**** COLLECTED DATA ****
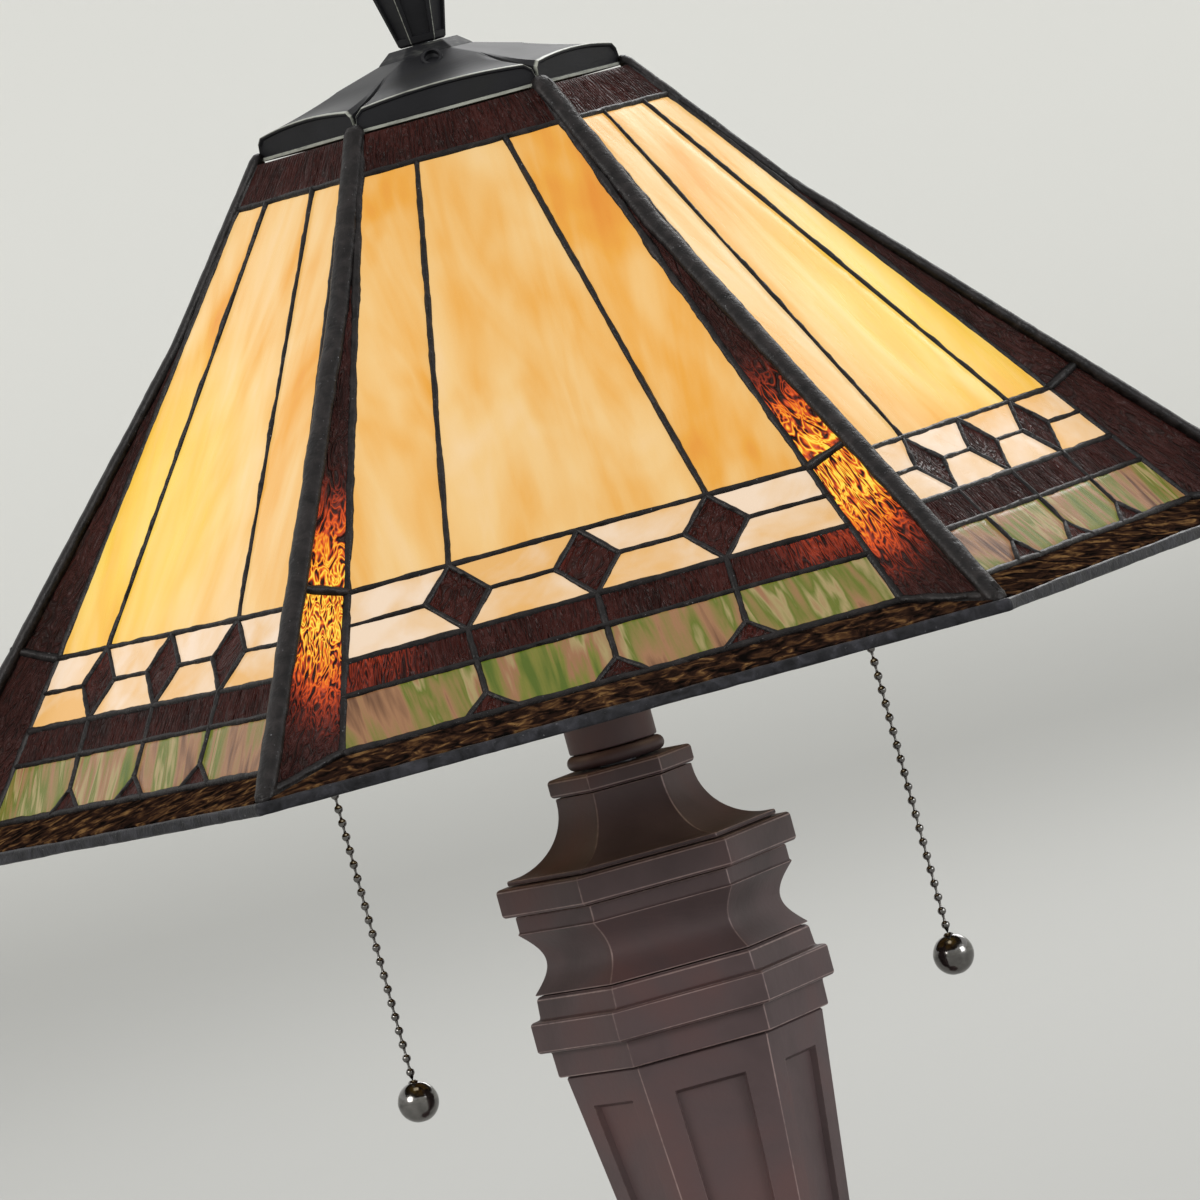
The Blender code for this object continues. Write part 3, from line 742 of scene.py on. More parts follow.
def bead(shell, path, normal, half_width, half_height, seed, wander=0.07, spacing=1.7, sides=10, sunk=0.0):
    """A lumpy rounded lead along a line of points: ellipse sections that shrink to a point at both ends.

    Section radius = (half_width cos a, half_height sin a) (1 + noise), and a half-circle fall at each end.
    """
    path = np.asarray(path, float)
    legs = np.linalg.norm(np.diff(path, axis=0), axis=1)
    along = np.concatenate([[0.0], np.cumsum(legs)])
    total = along[-1]
    count = max(7, int(total / spacing) + 3)
    end = min(half_width, total * 0.3)
    inner = np.linspace(0.0, total, count)
    places = np.unique(np.concatenate([[-end], -end * np.array([0.92, 0.6]), inner,
                                       total + end * np.array([0.6, 0.92]), [total + end]]))
    clipped = np.clip(places, 0.0, total)
    line = np.stack([np.interp(clipped, along, path[:, i]) for i in range(3)], -1)
    start_way = (path[1] - path[0]) / legs[0]
    end_way = (path[-1] - path[-2]) / legs[-1]
    line += start_way * np.minimum(places, 0.0)[:, None] + end_way * np.maximum(places - total, 0.0)[:, None]
    beyond = np.maximum(np.maximum(-places, places - total), 0.0) / end
    fall = np.sqrt(np.clip(1.0 - beyond ** 2, 0.0, 1.0))
    way = np.gradient(line, axis=0)
    way /= np.linalg.norm(way, axis=1)[:, None]
    normal = np.broadcast_to(np.asarray(normal, float), line.shape)
    side = np.cross(way, normal)
    side /= np.linalg.norm(side, axis=1)[:, None]
    up = np.cross(side, way)
    angle = np.arange(sides) / sides * TAU
    swell = 1.0 + wander * smooth_noise(len(places), seed, 3)
    drift = half_width * wander * 0.8 * smooth_noise(len(places), seed + 7, 4)
    bumps = 1.0 + wander * 0.7 * np.random.default_rng(seed + 3).uniform(-1, 1, (len(places), sides))
    radius = (fall * swell)[:, None] * bumps
    rings = (line + side * (drift * fall)[:, None] - up * sunk)[:, None]
    rings = rings + side[:, None] * (half_width * radius * np.cos(angle))[..., None]
    rings = rings + up[:, None] * (half_height * radius * np.sin(angle))[..., None]
    poled(shell, rings)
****
= SHORT TASK =
Without leaving anything out, quote all the data.

= COMPLETED TASK =
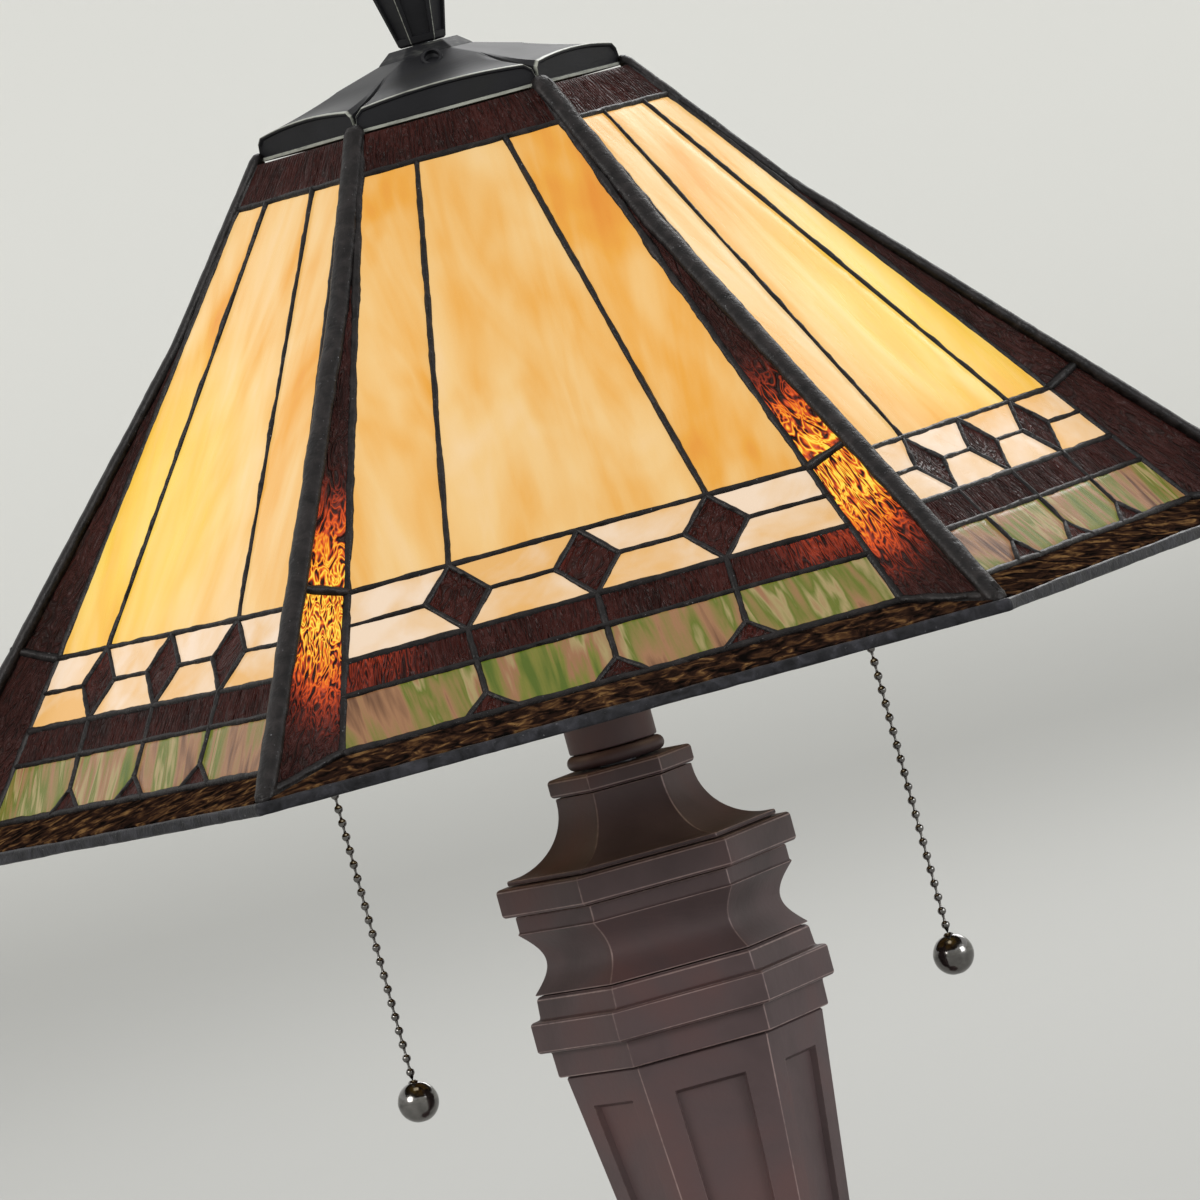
The Blender code for this object continues. Write part 3, from line 742 of scene.py on. More parts follow.
def bead(shell, path, normal, half_width, half_height, seed, wander=0.07, spacing=1.7, sides=10, sunk=0.0):
    """A lumpy rounded lead along a line of points: ellipse sections that shrink to a point at both ends.

    Section radius = (half_width cos a, half_height sin a) (1 + noise), and a half-circle fall at each end.
    """
    path = np.asarray(path, float)
    legs = np.linalg.norm(np.diff(path, axis=0), axis=1)
    along = np.concatenate([[0.0], np.cumsum(legs)])
    total = along[-1]
    count = max(7, int(total / spacing) + 3)
    end = min(half_width, total * 0.3)
    inner = np.linspace(0.0, total, count)
    places = np.unique(np.concatenate([[-end], -end * np.array([0.92, 0.6]), inner,
                                       total + end * np.array([0.6, 0.92]), [total + end]]))
    clipped = np.clip(places, 0.0, total)
    line = np.stack([np.interp(clipped, along, path[:, i]) for i in range(3)], -1)
    start_way = (path[1] - path[0]) / legs[0]
    end_way = (path[-1] - path[-2]) / legs[-1]
    line += start_way * np.minimum(places, 0.0)[:, None] + end_way * np.maximum(places - total, 0.0)[:, None]
    beyond = np.maximum(np.maximum(-places, places - total), 0.0) / end
    fall = np.sqrt(np.clip(1.0 - beyond ** 2, 0.0, 1.0))
    way = np.gradient(line, axis=0)
    way /= np.linalg.norm(way, axis=1)[:, None]
    normal = np.broadcast_to(np.asarray(normal, float), line.shape)
    side = np.cross(way, normal)
    side /= np.linalg.norm(side, axis=1)[:, None]
    up = np.cross(side, way)
    angle = np.arange(sides) / sides * TAU
    swell = 1.0 + wander * smooth_noise(len(places), seed, 3)
    drift = half_width * wander * 0.8 * smooth_noise(len(places), seed + 7, 4)
    bumps = 1.0 + wander * 0.7 * np.random.default_rng(seed + 3).uniform(-1, 1, (len(places), sides))
    radius = (fall * swell)[:, None] * bumps
    rings = (line + side * (drift * fall)[:, None] - up * sunk)[:, None]
    rings = rings + side[:, None] * (half_width * radius * np.cos(angle))[..., None]
    rings = rings + up[:, None] * (half_height * radius * np.sin(angle))[..., None]
    poled(shell, rings)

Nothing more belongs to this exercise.